Uma das figuras da minha aldeia, na minha infância, era o regedor. Nesse tempo, nunca lhe conheci o nome. Nem quase ninguém, acho eu. Era o regedor e bastava. Para o baixo mas entroncado, a sua voz forte ouvia-se à distância. Só a calava se queria chegar a qualquer lugar pela calada e assim surpreender o infrator.

 Quase toda a gente tinha medo do regedor, porque ele tinha o poder de dar voz de prisão. Por isso, quem roubava alguma galinha, ou hortaliças dos campos, ou fruta das árvores, ou chamava nomes a alguém, etc. logo se dizia que ia ser chamado ao regedor.

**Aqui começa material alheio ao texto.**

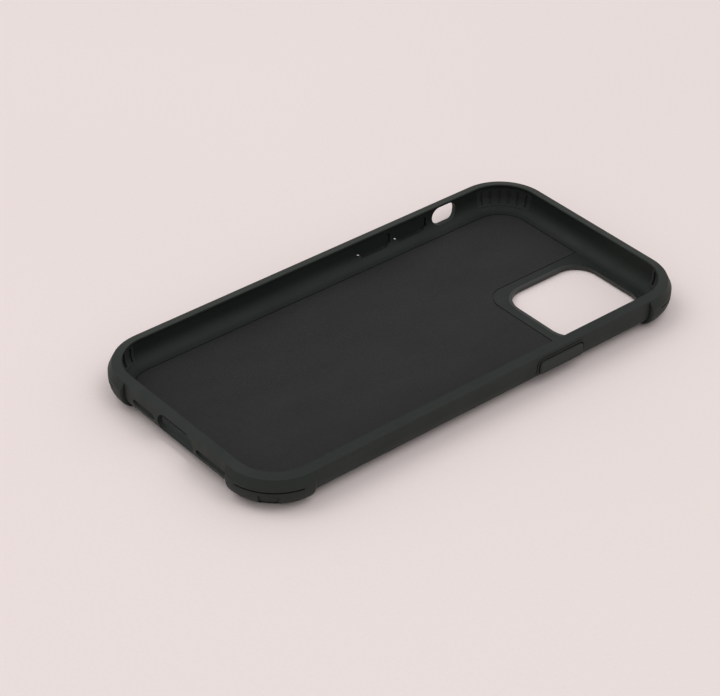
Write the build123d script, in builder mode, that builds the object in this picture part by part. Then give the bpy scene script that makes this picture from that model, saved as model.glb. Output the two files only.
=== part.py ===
"""Protective case for a mobile phone, 144 x 71.4 x 8.1 mm.

A soft bumper frame grips the edge of the phone and carries everything else: a rigid
back plate with a soft lining, a guard ring round the rear camera, four shock dampers
inside the corners and three push buttons that slide in windows through the side walls.

Millimetres. The case lies on its back: Z is up, out of the phone's screen, Y points to
the phone's top end and X to the side with the power button. The origin is the centre of
the plane that the case rests on. Offsets called "out" are measured outwards from the
side of the phone's body, so a negative one lies over the phone.
"""
import os
from math import acos, asin, cos, degrees, radians, sin

from build123d import *

# ---------------------------------------------------------------- the phone that fits
body_width = 71.4
body_length = 144.0
body_thickness = 8.1
body_corner_radius = 12.65
body_clearance = 0.05

# ---------------------------------------------------------------- back of the case
rim_height = 0.3            # the frame's rim stands this far behind the back plate
plate_thickness = 0.95
lining_thickness = 0.3

# ---------------------------------------------------------------- frame section
lip_height = 0.45           # lip above the glass
lip_reach = 1.25            # lip over the edge of the glass
lip_edge = 0.18             # bevel of the lip's inner edge
lip_root = 1.0              # height of the slope under the lip
band_drop = 0.62            # fall of the sloping band round the lip
panel_out = 1.5             # face of the side panels
panel_round = 6.1           # radius of the lower edge at the panels
bulge_out = 2.6             # face of the corner bumpers
bulge_round = 5.7
bulge_flare = 2.3           # height over which a corner bumper swells out of the band
bulge_arm = 16.5            # reach of a corner bumper along each side, from its face
bulge_end_round = 0.8
bulge_root = 0.7            # how deep a corner bumper is rooted in the wall
ledge_inset = 6.5           # inner edge of the ledge under the back plate
ledge_rise = 0.4            # ledge above the back plate's underside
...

O regedor era casado e tinha filhos. A mulher andava por casa e de avental; os filhos escondiam-se no meio do milho e atiravam pedras. Sabia-se que eram eles mas, como eram filhos do regedor, ninguém os acusava. O melhor era não fazer queixa, porque ele podia ficar zangado, saber de coisas que ninguém sabia, inventar outras e, assim, tramar os queixosos, sobretudo os mais fracos.

O tempo foi passando, chegou o 25 de Abril e o regedor perdeu, naturalmente, a função. Recolheu a casa e quem o via a tratar do quintal dizia que parecia mais pequenino e que a terra lhe tinha colhido a voz.

Poucos anos depois, morreu. Desde que tinha deixado de ser regedor, as pessoas da aldeia chamavam-no pelo nome e, no dia da sua morte, diziam umas às outras: Morreu o Amado. 

Dizem que alguém acrescentou num desses momentos: Morreu o Amado. Morreu aquele que nunca o foi.